**TASK REQUIREMENTS:** Below are some records. Copy every line in them that holds "rigid".

Source data:
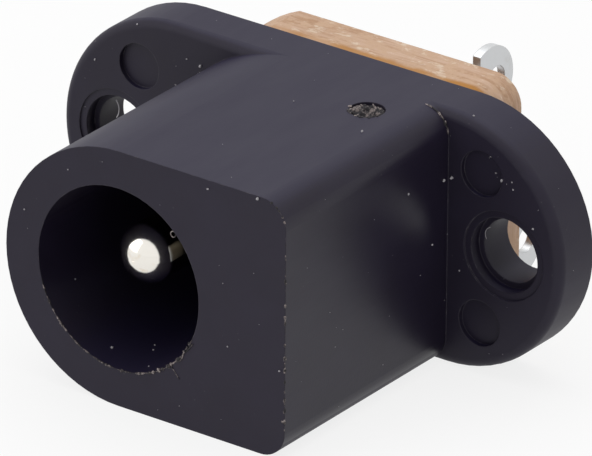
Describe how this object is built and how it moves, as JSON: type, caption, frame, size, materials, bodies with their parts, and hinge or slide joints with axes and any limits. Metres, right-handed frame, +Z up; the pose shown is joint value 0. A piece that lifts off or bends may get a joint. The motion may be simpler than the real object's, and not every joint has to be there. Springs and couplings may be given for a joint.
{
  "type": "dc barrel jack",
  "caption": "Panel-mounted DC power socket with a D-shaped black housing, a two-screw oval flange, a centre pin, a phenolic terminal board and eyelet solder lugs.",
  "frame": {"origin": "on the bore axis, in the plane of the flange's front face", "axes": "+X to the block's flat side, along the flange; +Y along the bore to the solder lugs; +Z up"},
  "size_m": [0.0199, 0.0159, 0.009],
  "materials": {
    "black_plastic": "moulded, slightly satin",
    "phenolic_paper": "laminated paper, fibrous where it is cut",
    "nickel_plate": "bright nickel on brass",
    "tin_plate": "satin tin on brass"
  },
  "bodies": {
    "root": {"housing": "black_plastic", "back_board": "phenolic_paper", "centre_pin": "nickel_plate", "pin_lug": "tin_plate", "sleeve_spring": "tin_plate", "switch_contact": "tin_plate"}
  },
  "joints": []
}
--
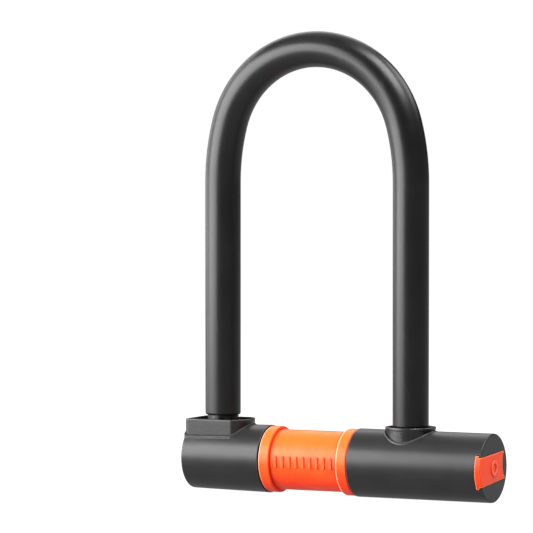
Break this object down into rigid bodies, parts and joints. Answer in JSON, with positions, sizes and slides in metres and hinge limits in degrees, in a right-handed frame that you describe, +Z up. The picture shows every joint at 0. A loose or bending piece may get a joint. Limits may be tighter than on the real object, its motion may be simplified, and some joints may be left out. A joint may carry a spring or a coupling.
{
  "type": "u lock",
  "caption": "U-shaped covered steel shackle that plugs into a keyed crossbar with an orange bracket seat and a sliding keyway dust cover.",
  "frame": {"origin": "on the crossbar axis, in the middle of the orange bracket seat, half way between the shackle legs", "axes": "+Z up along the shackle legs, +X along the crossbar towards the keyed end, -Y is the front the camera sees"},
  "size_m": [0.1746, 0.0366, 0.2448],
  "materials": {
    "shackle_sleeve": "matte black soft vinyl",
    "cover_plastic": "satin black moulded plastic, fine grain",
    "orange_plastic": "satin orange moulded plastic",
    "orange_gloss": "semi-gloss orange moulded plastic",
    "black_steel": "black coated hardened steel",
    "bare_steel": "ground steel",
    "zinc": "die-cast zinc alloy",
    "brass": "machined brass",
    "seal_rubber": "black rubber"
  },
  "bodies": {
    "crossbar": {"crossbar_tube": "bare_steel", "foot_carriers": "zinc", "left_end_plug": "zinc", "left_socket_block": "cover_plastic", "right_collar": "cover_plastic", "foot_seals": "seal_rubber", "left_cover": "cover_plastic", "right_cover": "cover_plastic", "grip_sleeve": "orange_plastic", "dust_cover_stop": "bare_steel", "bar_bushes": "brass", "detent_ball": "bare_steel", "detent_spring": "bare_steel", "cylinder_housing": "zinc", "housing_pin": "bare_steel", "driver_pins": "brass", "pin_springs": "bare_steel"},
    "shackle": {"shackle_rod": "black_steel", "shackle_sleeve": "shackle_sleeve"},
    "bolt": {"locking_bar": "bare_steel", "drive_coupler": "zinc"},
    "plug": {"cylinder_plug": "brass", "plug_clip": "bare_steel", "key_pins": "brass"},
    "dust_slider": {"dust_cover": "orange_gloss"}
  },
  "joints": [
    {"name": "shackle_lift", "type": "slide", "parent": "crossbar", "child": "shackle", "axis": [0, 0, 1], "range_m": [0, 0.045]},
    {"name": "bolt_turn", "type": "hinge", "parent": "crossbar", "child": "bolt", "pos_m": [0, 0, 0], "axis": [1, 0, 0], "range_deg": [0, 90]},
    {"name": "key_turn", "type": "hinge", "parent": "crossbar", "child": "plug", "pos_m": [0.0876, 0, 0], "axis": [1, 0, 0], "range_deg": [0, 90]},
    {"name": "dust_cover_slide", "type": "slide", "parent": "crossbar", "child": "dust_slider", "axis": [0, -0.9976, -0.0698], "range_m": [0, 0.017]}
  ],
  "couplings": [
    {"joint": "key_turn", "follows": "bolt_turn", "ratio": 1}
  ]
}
==
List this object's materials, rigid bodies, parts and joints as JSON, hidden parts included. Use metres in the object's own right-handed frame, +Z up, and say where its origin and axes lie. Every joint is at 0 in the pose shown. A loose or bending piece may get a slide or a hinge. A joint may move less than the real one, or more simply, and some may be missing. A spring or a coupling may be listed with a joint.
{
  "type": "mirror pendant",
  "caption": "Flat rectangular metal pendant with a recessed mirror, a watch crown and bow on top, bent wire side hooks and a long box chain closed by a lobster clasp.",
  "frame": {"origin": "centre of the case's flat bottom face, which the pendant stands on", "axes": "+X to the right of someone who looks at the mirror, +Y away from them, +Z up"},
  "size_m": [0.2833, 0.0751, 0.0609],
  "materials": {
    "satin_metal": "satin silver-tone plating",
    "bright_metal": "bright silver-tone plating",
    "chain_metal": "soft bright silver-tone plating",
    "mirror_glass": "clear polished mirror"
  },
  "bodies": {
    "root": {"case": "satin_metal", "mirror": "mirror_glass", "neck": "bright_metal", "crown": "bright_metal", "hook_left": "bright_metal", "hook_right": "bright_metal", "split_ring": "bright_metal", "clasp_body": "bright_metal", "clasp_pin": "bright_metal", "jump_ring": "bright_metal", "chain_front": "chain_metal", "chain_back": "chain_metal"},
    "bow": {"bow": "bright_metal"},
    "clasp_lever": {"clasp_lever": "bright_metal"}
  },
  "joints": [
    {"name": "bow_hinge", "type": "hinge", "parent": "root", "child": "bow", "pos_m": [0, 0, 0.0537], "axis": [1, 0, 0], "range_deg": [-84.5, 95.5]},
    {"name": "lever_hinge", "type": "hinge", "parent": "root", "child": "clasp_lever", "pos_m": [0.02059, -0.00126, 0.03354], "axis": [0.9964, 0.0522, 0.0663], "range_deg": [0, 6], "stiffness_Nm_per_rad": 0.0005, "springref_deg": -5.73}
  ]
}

**FULL OUTPUT:**
Break this object down into rigid bodies, parts and joints. Answer in JSON, with positions, sizes and slides in metres and hinge limits in degrees, in a right-handed frame that you describe, +Z up. The picture shows every joint at 0. A loose or bending piece may get a joint. Limits may be tighter than on the real object, its motion may be simplified, and some joints may be left out. A joint may carry a spring or a coupling.
List this object's materials, rigid bodies, parts and joints as JSON, hidden parts included. Use metres in the object's own right-handed frame, +Z up, and say where its origin and axes lie. Every joint is at 0 in the pose shown. A loose or bending piece may get a slide or a hinge. A joint may move less than the real one, or more simply, and some may be missing. A spring or a coupling may be listed with a joint.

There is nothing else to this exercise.